------ RECORDS SUPPLIED ------
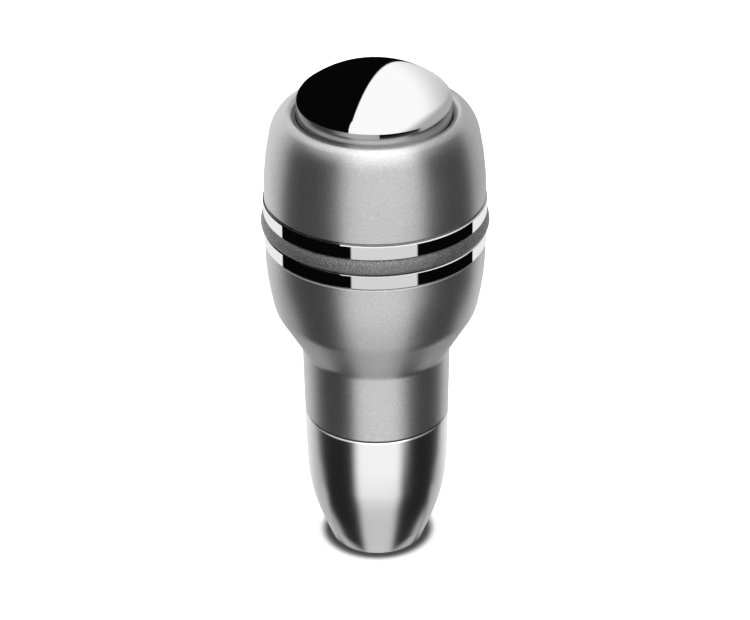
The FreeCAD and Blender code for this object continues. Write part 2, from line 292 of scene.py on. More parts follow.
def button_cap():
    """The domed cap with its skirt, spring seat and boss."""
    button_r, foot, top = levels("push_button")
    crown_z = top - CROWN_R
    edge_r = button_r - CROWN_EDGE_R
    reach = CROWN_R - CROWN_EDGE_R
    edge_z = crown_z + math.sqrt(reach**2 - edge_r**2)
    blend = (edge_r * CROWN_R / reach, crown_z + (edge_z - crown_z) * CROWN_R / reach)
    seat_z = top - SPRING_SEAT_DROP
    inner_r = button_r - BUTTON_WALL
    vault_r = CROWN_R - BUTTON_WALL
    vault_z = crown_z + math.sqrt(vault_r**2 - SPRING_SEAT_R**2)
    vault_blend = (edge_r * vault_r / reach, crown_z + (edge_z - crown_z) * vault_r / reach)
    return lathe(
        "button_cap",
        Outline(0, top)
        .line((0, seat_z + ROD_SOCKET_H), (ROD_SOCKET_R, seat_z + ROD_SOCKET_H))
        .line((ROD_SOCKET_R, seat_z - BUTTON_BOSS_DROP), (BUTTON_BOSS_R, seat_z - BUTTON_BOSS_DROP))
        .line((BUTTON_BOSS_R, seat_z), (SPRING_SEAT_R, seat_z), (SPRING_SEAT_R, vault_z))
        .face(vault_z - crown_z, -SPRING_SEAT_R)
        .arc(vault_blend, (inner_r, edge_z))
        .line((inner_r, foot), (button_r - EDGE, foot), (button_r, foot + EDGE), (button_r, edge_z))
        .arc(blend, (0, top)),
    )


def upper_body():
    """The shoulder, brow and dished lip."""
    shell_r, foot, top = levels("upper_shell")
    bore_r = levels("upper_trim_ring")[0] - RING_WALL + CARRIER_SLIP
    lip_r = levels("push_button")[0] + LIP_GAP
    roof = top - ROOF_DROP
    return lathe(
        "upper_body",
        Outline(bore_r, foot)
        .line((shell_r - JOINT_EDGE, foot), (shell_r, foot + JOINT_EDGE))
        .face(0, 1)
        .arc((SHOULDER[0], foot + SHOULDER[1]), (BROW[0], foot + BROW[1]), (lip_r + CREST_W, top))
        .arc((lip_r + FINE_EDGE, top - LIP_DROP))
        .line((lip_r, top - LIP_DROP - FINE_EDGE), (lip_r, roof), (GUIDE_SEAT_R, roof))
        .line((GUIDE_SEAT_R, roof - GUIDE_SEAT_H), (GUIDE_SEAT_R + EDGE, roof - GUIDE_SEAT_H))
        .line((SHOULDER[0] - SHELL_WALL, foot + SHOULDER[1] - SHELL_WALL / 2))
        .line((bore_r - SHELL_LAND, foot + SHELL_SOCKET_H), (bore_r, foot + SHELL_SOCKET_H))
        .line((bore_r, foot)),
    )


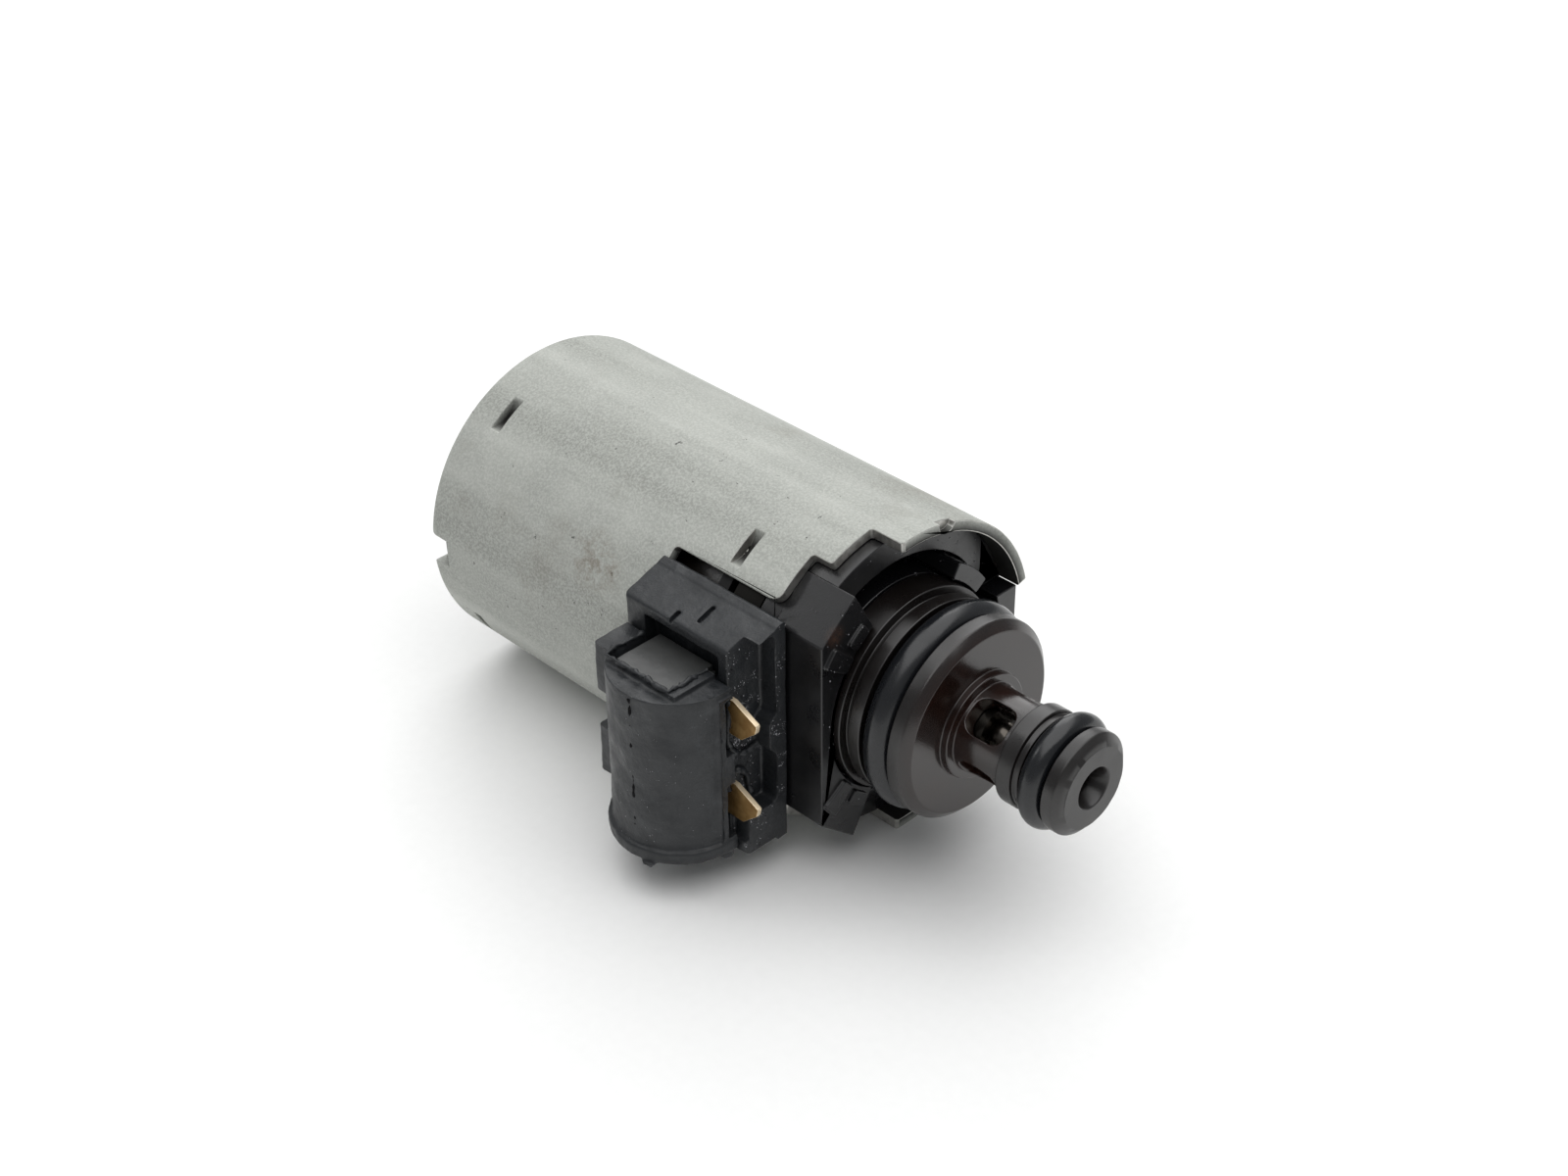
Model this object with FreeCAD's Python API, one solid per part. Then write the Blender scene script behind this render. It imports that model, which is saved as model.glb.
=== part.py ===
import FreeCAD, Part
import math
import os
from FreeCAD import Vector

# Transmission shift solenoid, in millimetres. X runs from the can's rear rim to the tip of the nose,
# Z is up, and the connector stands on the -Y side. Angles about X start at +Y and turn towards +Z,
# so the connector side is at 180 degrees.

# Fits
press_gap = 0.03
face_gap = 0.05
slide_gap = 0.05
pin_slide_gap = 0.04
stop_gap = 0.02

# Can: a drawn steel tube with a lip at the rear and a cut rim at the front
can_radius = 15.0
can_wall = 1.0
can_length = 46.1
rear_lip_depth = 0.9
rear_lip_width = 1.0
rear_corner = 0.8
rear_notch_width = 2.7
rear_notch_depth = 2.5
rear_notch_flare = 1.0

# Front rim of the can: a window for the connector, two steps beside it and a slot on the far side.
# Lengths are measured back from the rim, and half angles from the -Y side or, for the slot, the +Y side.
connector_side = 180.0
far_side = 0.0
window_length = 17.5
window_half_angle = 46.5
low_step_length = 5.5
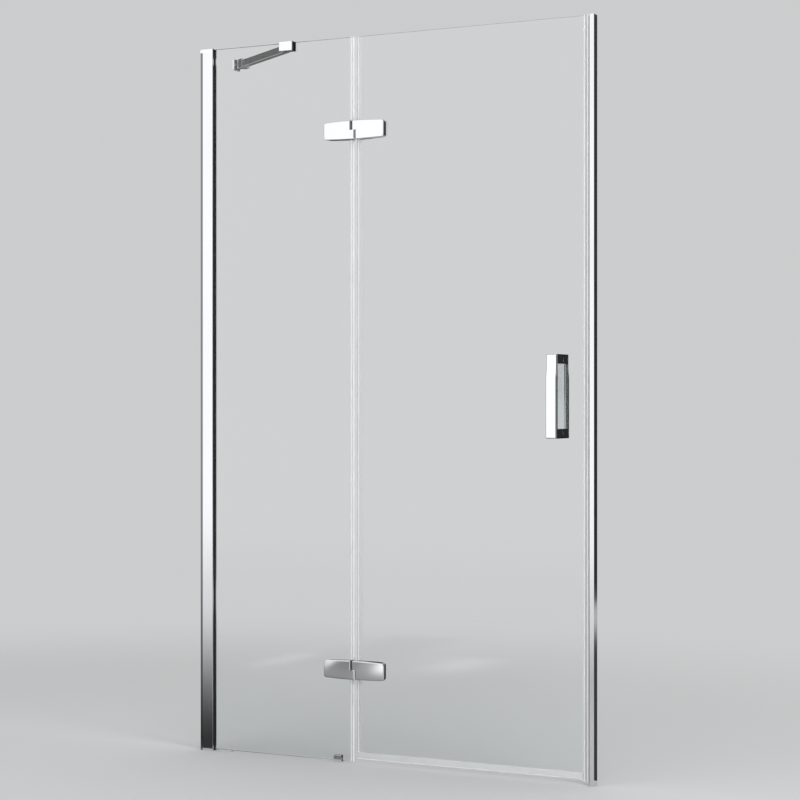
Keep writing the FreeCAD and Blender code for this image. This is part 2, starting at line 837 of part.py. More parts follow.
------
## AIM OF THE TASK:
Copy each line of the listing in which the word "with" can be found.

## WRITTEN REPLY:
    """The domed cap with its skirt, spring seat and boss."""
Model this object with FreeCAD's Python API, one solid per part. Then write the Blender scene script behind this render. It imports that model, which is saved as model.glb.
# Can: a drawn steel tube with a lip at the rear and a cut rim at the front